Take the data below and extract the lines from the one with "const box = new" to the one with "if obj.type not", inclusive, exactly as written.

--- Start TASK INPUTS ---

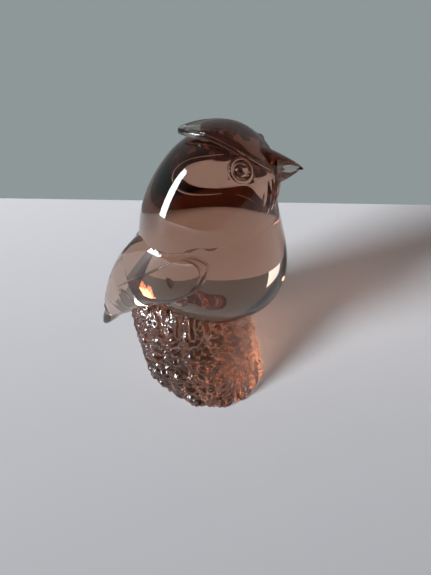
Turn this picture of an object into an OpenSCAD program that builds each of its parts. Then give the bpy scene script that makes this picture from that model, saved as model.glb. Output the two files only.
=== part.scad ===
// Solid crystal bird with a swept crest, perched on a bark stump.
// The bird faces -Y, its left side is +X, and the flat underside of the stump is at z = 0.
// In the station lists below, "ahead" is the distance from the origin towards -Y.

/* [Stump] */
// Longer way across the underside
stump_foot_len = 54; // [50:0.5:58]
// Shorter way across the underside
stump_foot_wid = 46; // [42:0.5:50]
// Turn of the longer way, from straight ahead towards the bird's right side
stump_turn = 45; // [0:5:90]
// Way across the stump just under the bird
stump_top_dia = 42.5; // [39:0.5:46]
// Height of the stump
stump_h = 37; // [34:0.5:40]
// How far the top leans back towards the tail
stump_lean = 7; // [5:0.5:9]
// How far the stump swells out under the tail, halfway up
stump_swell = 1.8; // [0:0.1:3]
// Depth of the bark furrows
bark_depth = 0.8; // [0.2:0.1:1.4]
// Number of bark ridges around the stump
bark_ridges = 15; // [9:1:21]

/* [Body] */
// How far ahead of the stump's middle the bird sits
perch_ahead = 1.7; // [0:0.1:3]
// How deep the belly is sunk into the stump
belly_seat = 6; // [5:0.5:7]
// Height of the body, from belly to crown
body_h = 64.5; // [62:0.5:67]
// Half width of the body at its widest
body_half_wid = 25; // [22:0.5:28]

/* [Crest] */
// Length of the crest, from the forehead to the swept tip
crest_len = 29.5; // [26:0.5:33]
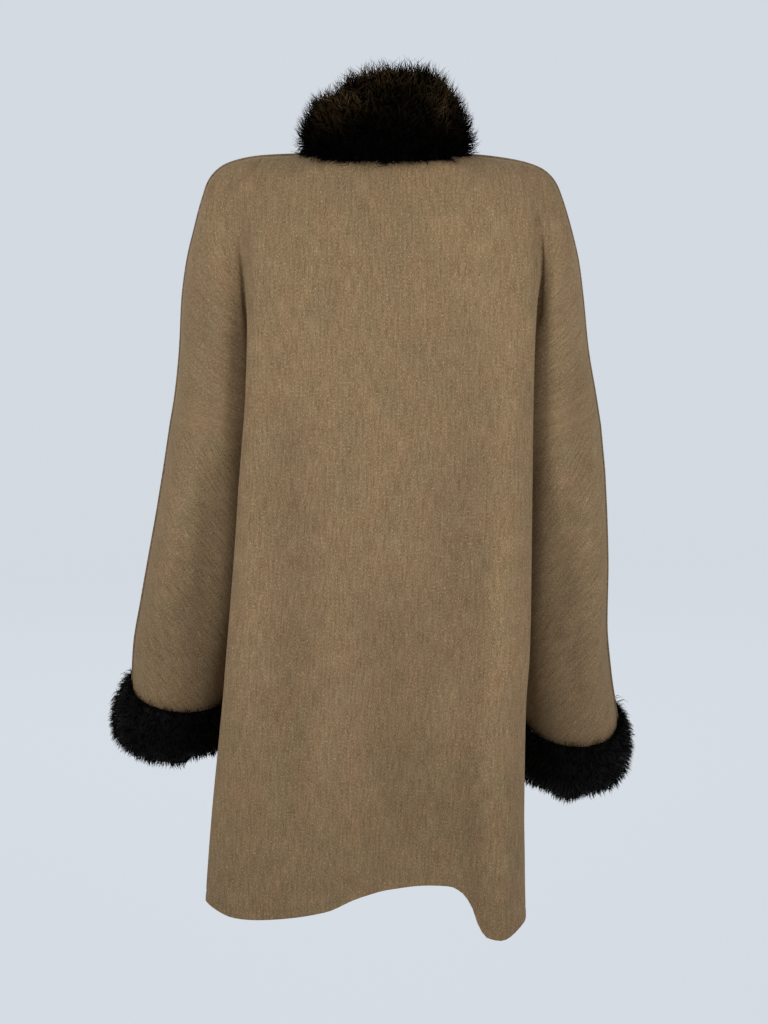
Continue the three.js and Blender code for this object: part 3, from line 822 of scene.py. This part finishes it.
@dataclass(frozen=True)
class Fur:
    """A glossy dark fur.

    Attributes:
        name: The material's name.
        root: The hair's colour at its root.
        tip: The colour of most tips.
        warm: The brown of the lightest tips, which on the collar is painted highlight.
        warmth: How many tips are brown, from 0 to 1.
        shine: How strong its shine is.
        roughness: How soft its shine is.
    """

    name: str
    root: Triple
    tip: Triple
    warm: Triple
    warmth: float
    shine: float
    roughness: float = 0.42

    def build(self) -> bpy.types.Material:
        """Makes the material."""
        n = Nodes(self.name)
        along, tone, brown = n.attribute("along"), n.attribute("tone"), n.attribute("brown")
        colour = n.mix(along.step(0.1, 0.9), self.root, self.tip)
        # brown tips; on the collar they are painted highlight
        colour = n.mix((brown * self.warmth * along.step(0.2, 0.85)).clamped(), colour, self.warm)
        colour = n.tint(colour, 0.4 + tone * 1.2)
        return n.surface(
            Base_Color=colour,
            Roughness=(tone * 0.15 + self.roughness).clamped(),
            IOR=1.35,
            Specular_IOR_Level=self.shine,
        )


@dataclass(frozen=True)
class StudioPaper:
    """The plain pale floor and backdrop, which glows a little so that it is even.

    Attributes:
        colour: Its colour.
        share: How much of the colour is its own reflection.
        glow: Its glow's strength.
    """

    colour: Triple = linear(213, 219, 226)
    share: float = 0.1
    glow: float = 0.93

    def build(self) -> bpy.types.Material:
        """Makes the material."""
        return Nodes("studio_paper").surface(
            Base_Color=tuple(c * self.share for c in self.colour),
            Roughness=1.0,
            Specular_IOR_Level=0.0,
            Emission_Color=(*self.colour, 1.0),
            Emission_Strength=self.glow,
        )


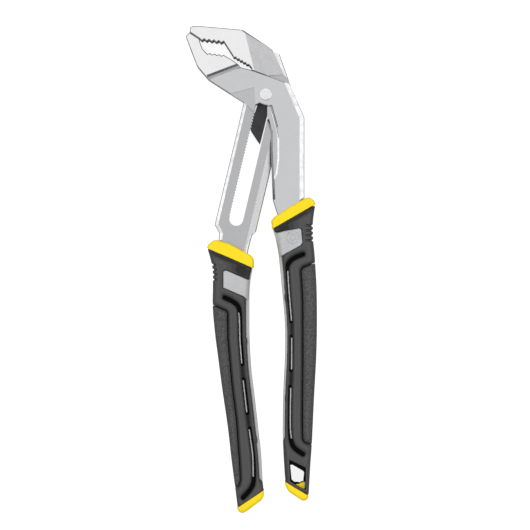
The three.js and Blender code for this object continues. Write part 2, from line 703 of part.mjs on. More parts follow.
piece('slot_arm', slotArm(), 'steel');
piece('pivot_arm', pivotArm(), 'steel');
piece('pivot_pin', pivotPin(), 'steel');
piece('pin_washer', pinWasher(), 'steel');
piece('pawl', pawl(), 'phosphate');
piece('pawl_spring', pawlSpring(), 'steel');
piece('left_core', core(left, leftTang), 'core');
piece('left_grip', grip(left, leftTang), 'rubber');
piece('left_pad', pad(left), 'pad');
piece('left_collar', collar(left, leftTang), 'yellow');
piece('left_end_cap', endCap(left), 'yellow');
piece('right_core', core(right, rightTang).subtract(medallion()), 'core');
piece('right_grip', grip(right, rightTang).subtract(hangCuts()), 'rubber');
piece('right_pad', pad(right), 'pad');
piece('right_collar', collar(right, rightTang), 'yellow');
piece('right_end_cap', endCap(right).add(tongue(0)), 'yellow');

const box = new THREE.Box3().setFromObject(pliers);
const centre = box.getCenter(new THREE.Vector3());
pliers.position.set(-centre.x, -centre.y, -box.min.z);

export default pliers;
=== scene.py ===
"""Looks for a pair of tongue and groove pliers that lies flat, seen straight from above.

The forged steel is the CAD's own, with rounded edges. The handles are moulded pieces, so each of them
is made as a distance field and meshed: every rim, groove and corner has a real radius. Their outlines
are in millimetres from the centre of the pivot pin, with z from the tool's middle plane.
"""
import math

import bpy
import numpy as np
import openvdb
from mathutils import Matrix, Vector


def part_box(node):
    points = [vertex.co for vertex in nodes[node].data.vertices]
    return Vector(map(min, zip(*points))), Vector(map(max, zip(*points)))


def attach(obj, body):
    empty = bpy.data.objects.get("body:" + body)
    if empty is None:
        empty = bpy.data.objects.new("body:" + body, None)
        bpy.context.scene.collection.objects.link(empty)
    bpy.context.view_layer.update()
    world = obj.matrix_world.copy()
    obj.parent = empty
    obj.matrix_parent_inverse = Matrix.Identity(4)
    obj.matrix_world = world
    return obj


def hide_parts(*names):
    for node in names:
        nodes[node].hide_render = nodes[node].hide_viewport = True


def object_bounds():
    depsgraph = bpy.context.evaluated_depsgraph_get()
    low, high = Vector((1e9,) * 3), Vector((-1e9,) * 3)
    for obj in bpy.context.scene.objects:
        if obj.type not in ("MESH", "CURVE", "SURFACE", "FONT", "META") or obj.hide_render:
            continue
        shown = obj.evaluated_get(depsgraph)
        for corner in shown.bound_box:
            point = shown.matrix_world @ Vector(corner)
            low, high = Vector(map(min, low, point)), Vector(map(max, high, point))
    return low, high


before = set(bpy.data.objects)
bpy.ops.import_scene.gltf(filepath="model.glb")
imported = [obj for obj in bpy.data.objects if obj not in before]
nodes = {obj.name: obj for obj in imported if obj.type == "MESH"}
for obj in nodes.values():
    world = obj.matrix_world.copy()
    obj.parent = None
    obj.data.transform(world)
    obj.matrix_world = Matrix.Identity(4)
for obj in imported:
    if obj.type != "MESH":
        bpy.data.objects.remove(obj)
cad_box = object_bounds()

MM = 0.001
pin_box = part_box("pivot_pin")
ORIGIN = Vector((*((pin_box[0] + pin_box[1]) / 2).xy, (cad_box[0].z + cad_box[1].z) / 2))

# ---- Dimensions of the handles ----

GAP = 0.3               # between pieces, out of sight
SEAM = 0.1              # what each side takes off that gap at the collar
PAD_SEAM = 0.14         # half the gap round a pad
GRIP_HALF = 9.5         # half thicknesses
CORE_HALF = 5.2
PANEL_HALF = 8.9
GRIP_ROUND = 4.6        # radius of the grip's long edges
CORE_INSET = 5.4        # the grip's wall outside the core
CORE_PAST = 6           # how far the core's room runs past the grip's inner edge
PANEL_INSET = 0.45      # the window panel lies this far under the grip's face
PAD_DEPTH = 2.0
SLIT_HALF = 1.0
SLIT_FLOOR = 6.2        # height of the rubber floor of a slit
FIN_HALF = 0.36
FIN_ROOM = 0.2          # round a fin, where it comes up through the rubber
FIN_INSET = 0.3         # its top lies this far under the grip's face
FIN_ROOT = 1            # how far it starts inside the core
FIN_SHIFT = 0.5         # toward the inner edge, off the slit's middle
THROUGH = 20            # more than the handle's half thickness, for a cut right through

RIBS = 4
RIB_HALF = 0.5
RIB_DEPTH = 0.9

# How deep the grip's face sinks, and how wide: along the slits, along the pad's edge, below the
# collar, and at the shoulder between the collar and the window.
SLIT_VALLEY = (1.8, 2.1)
PAD_VALLEY = (1.5, 1.5)
COLLAR_VALLEY = (1.3, 2.2)
COLLAR_VALLEY_AT = 1.7
SHOULDER_DEPTH = 1.5
SHOULDER_WIDTH = 3.6
SHOULDER_AT = 4.5
SHOULDER_RISE = 2.2     # it starts some way in from the outer edge and is full before the inner one
SHOULDER_START = 0.5

# Radii of the moulded edges.
SEAM_RADIUS = 0.1
FIN_RADIUS = 0.15
HIDDEN_RADIUS = 0.2
POCKET_RADIUS = 0.25
PAD_RADIUS = 0.3
RIB_RADIUS = 0.35
SLIT_RADIUS = 0.4
WINDOW_RADIUS = 0.5
SPINE_RADIUS = 1.0
CAP_RADIUS = 2.2
COLLAR_RADIUS = 2.4

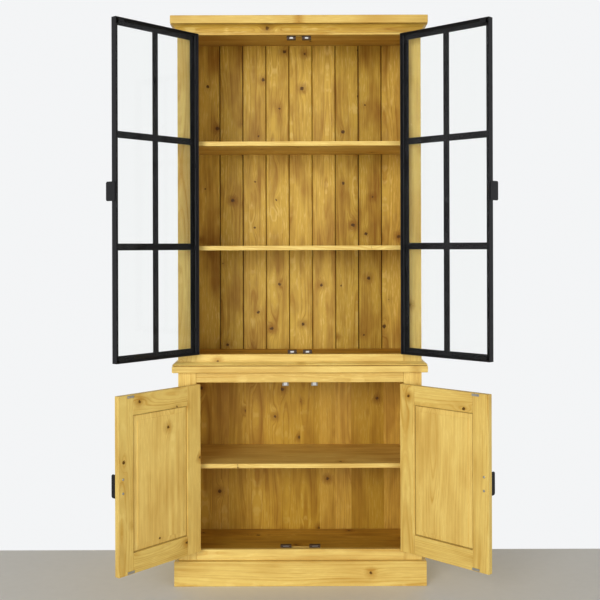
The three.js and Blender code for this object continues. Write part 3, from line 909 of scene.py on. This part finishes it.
@dataclass(frozen=True)
class Mouldings(Surround):
    """The boards of waist and cornice, with a moulding on the one and under the other."""

    cove_depth: float = 24.0
    cove_height: float = 32.0
    fillet: float = 3.0
    bead_depth: float = 21.0
    bead_height: float = 15.0

    def cove(self, top: float) -> Profile:
        """Under the cornice: a hollow quarter curve between two small fillets."""
        low = top - self.cove_height
        turns = np.linspace(0, math.pi / 2, 13)
        reach, rise = self.cove_depth - self.fillet, self.cove_height - 2 * self.fillet
        curve = [(self.fillet + reach * (1 - math.cos(t)), low + self.fillet + rise * math.sin(t), 0.3)
                 for t in turns]
        return Profile.rounded([
            (0.3, top, 0.2), (0.3, low, 0.2), (self.fillet, low, 0.6), *curve,
            (self.cove_depth - 0.5, top - 2.2, 0.6), (self.cove_depth - 8, top, 0.4),
        ], steps=2)

    def bead(self, low: float) -> Profile:
        """On the waist board: a slope with a rounded nose."""
        depth, top = self.bead_depth, low + self.bead_height
        return Profile.rounded([
            (0.3, low, 0.2), (depth - 7, low, 0.4), (depth, low + 3, 0.8), (depth - 1.5, low + 6, 1.2),
            (3, top, 1.2), (0.3, top, 0.3),
        ])

    def build(self) -> None:
        """Makes the two boards and the two mouldings."""
        # The cornice board takes the darker copy of the pine: painted shade.
        for node, finish in (("waist_board", PINE), ("cornice_board", SHADED_PINE)):
            build_board(node, CABINET, 0, 1, 3.0, (88.0, 190.0, 292.0), finish=finish)
        # The cove takes the darker copy of the pine: painted shade under the cornice board.
        rows = (("cornice_moulding", self.cove(CABINET.span("cornice_moulding")[1][2]), COVE_SHADE_PINE),
                ("waist_moulding", self.bead(CABINET.span("waist_moulding")[0][2]), PINE))
        for node, section, finish in rows:
            piece = Piece(f"pine_{node}", CABINET, Slot.PINE)
            for word, skin, along in self.strips(section):
                piece.add(skin, finish, Timber(along, 2, seed_of(node + word), contrast=0.4))
            piece.build(node)


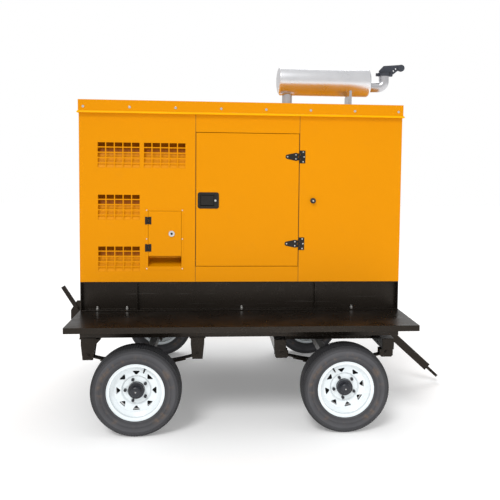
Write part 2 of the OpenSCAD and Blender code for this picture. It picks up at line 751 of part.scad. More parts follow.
module engine_block() color(c_engine) on_canopy() {
    half = block_w / 2;
    wall = 30;
    difference() {
        union() {
            block([block_x0, block_x1], [-half, half], [block_z0, block_z1]);
            block([block_x0 + 40, block_x1 - 30], [-half + 40, half - 40], [sump_z, block_z0 + 1]);
            // Ribs along the crankcase
            for (i = [0 : 5]) block([block_x0 + 50 + i * 88, block_x0 + 62 + i * 88], [-half - 8, half + 8],
                [block_z0 + 20, block_z1 - 40]);
            rod_x(block_x1 - 1, 0, fan_z, 48, 60);
            both_sides() for (x = [bearer_xs[2], bearer_xs[3]]) {
                block([x - 30, x + 30], [-foot_y - 40, -half + 1], [feet_z, feet_z + 14]);
                block([x - 30, x + 30], [-half - 14, -half + 1], [feet_z, block_z0 + 60]);
                for (s = [-1, 1]) block([x + s * 26 - 4, x + s * 26 + 4], [-foot_y - 30, -half],
                    [feet_z, feet_z + 80]);
            }
        }
        block([block_x0 + wall, block_x1 - wall], [-half + wall, half - wall], [block_z0 + wall, crank_z + 130]);
        rod_x(block_x0 - 1, 0, crank_z, 30 + pin_play, block_l + 2);
        rod_x(block_x1 - wall - 1, 0, fan_z, 12 + pin_play, wall + 62);
    }
}

module cylinder_head() color(c_engine) on_canopy() {
    half = block_w / 2;
    block([block_x0 + 4, block_x1 - 4], [-half + 10, half - 10], [block_z1, block_z1 + 95]);
    block([block_x0 + 24, block_x1 - 24], [-half + 60, half - 30], [block_z1 + 94, block_z1 + 160]);
    for (i = [0 : 3]) {
        x = block_x0 + 80 + i * 130;
        rod_z(x, -half + 36, block_z1 + 90, 12, 60);
        hex_z(x, 30, block_z1 + 160, 14, 14);
    }
    rod_z(block_x0 + 70, 20, block_z1 + 150, 28, 40);
}

module exhaust_manifold() color([0.35, 0.22, 0.17]) on_canopy() {
    half = block_w / 2;
    log_y = -half - 60;
    log_z = block_z1 + 50;
    for (i = [0 : 3]) block([block_x0 + 60 + i * 130, block_x0 + 120 + i * 130], [log_y, -half + 10],
        [log_z - 22, log_z + 22]);
    rod_x(block_x0 + 50, log_y, log_z, 34, 470);
    riser_z = log_z + 230;
    difference() {
        union() {
            rod_z(inlet_x, log_y, log_z, pipe_r - 4, riser_z - log_z);
            translate([inlet_x, log_y, riser_z]) sphere(r = pipe_r - 4);
            rod_y(inlet_x, log_y, riser_z, pipe_r - 4, -log_y);
            translate([inlet_x, 0, riser_z]) sphere(r = pipe_r - 4);
            rod_z(inlet_x, 0, riser_z, pipe_r - 4, roof_top - riser_z - 0.5);
            for (k = [0 : 7]) rod_z(inlet_x, 0, riser_z + 70 + k * 20, pipe_r + 4, 12);
        }
        rod_z(inlet_x, 0, riser_z, pipe_r - 8, roof_top - riser_z);
    }
}

module air_filter() color([0.2, 0.2, 0.21]) on_canopy() {
    y = block_w / 2 + 90;
    z = block_z1 + 70;
    rod_x(block_x0 + 40, y, z, 88, 330);
    rod_x(block_x0 + 26, y, z, 92, 26);
    rod_x(block_x0 + 360, y, z, 40, 60);
    block([block_x0 + 90, block_x0 + 130], [block_w / 2 - 10, y], [z - 8, z + 8]);
    block([block_x0 + 280, block_x0 + 320], [block_w / 2 - 10, y], [z - 8, z + 8]);
}

module generator_casing() color(c_engine) on_canopy() {
    difference() {
        union() {
            rod_x(casing_x1, 0, crank_z, generator_r + 26, bell_l);
            rod_x(casing_x0 + 60, 0, crank_z, generator_r, casing_l - 60);
            rod_x(casing_x0, 0, crank_z, generator_r - 14, 61);
            for (i = [0 : 8]) rod_x(casing_x0 + 100 + i * 42, 0, crank_z, generator_r + 8, 12);
            block([casing_x0 + 90, casing_x1 - 120], [-150, 150], [crank_z + 180, crank_z + 330]);
            both_sides() {
                block([casing_x0 + 50, casing_x0 + 110], [-foot_y - 40, -120], [feet_z, feet_z + 14]);
                block([casing_x0 + 50, casing_x0 + 110], [-190, -150], [feet_z, crank_z - 100]);
            }
        }
        rod_x(casing_x0 + 20, 0, crank_z, generator_r - 40, casing_l - 30);
        rod_x(casing_x1 + 10, 0, crank_z, generator_r - 20, bell_l - 9);
        rod_x(casing_x1 - 20, 0, crank_z, 60, 60);
    }
}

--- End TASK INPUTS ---

EXERCISE OUTPUT:
const box = new THREE.Box3().setFromObject(pliers);
const centre = box.getCenter(new THREE.Vector3());
pliers.position.set(-centre.x, -centre.y, -box.min.z);

export default pliers;
=== scene.py ===
"""Looks for a pair of tongue and groove pliers that lies flat, seen straight from above.

The forged steel is the CAD's own, with rounded edges. The handles are moulded pieces, so each of them
is made as a distance field and meshed: every rim, groove and corner has a real radius. Their outlines
are in millimetres from the centre of the pivot pin, with z from the tool's middle plane.
"""
import math

import bpy
import numpy as np
import openvdb
from mathutils import Matrix, Vector


def part_box(node):
    points = [vertex.co for vertex in nodes[node].data.vertices]
    return Vector(map(min, zip(*points))), Vector(map(max, zip(*points)))


def attach(obj, body):
    empty = bpy.data.objects.get("body:" + body)
    if empty is None:
        empty = bpy.data.objects.new("body:" + body, None)
        bpy.context.scene.collection.objects.link(empty)
    bpy.context.view_layer.update()
    world = obj.matrix_world.copy()
    obj.parent = empty
    obj.matrix_parent_inverse = Matrix.Identity(4)
    obj.matrix_world = world
    return obj


def hide_parts(*names):
    for node in names:
        nodes[node].hide_render = nodes[node].hide_viewport = True


def object_bounds():
    depsgraph = bpy.context.evaluated_depsgraph_get()
    low, high = Vector((1e9,) * 3), Vector((-1e9,) * 3)
    for obj in bpy.context.scene.objects:
        if obj.type not in ("MESH", "CURVE", "SURFACE", "FONT", "META") or obj.hide_render:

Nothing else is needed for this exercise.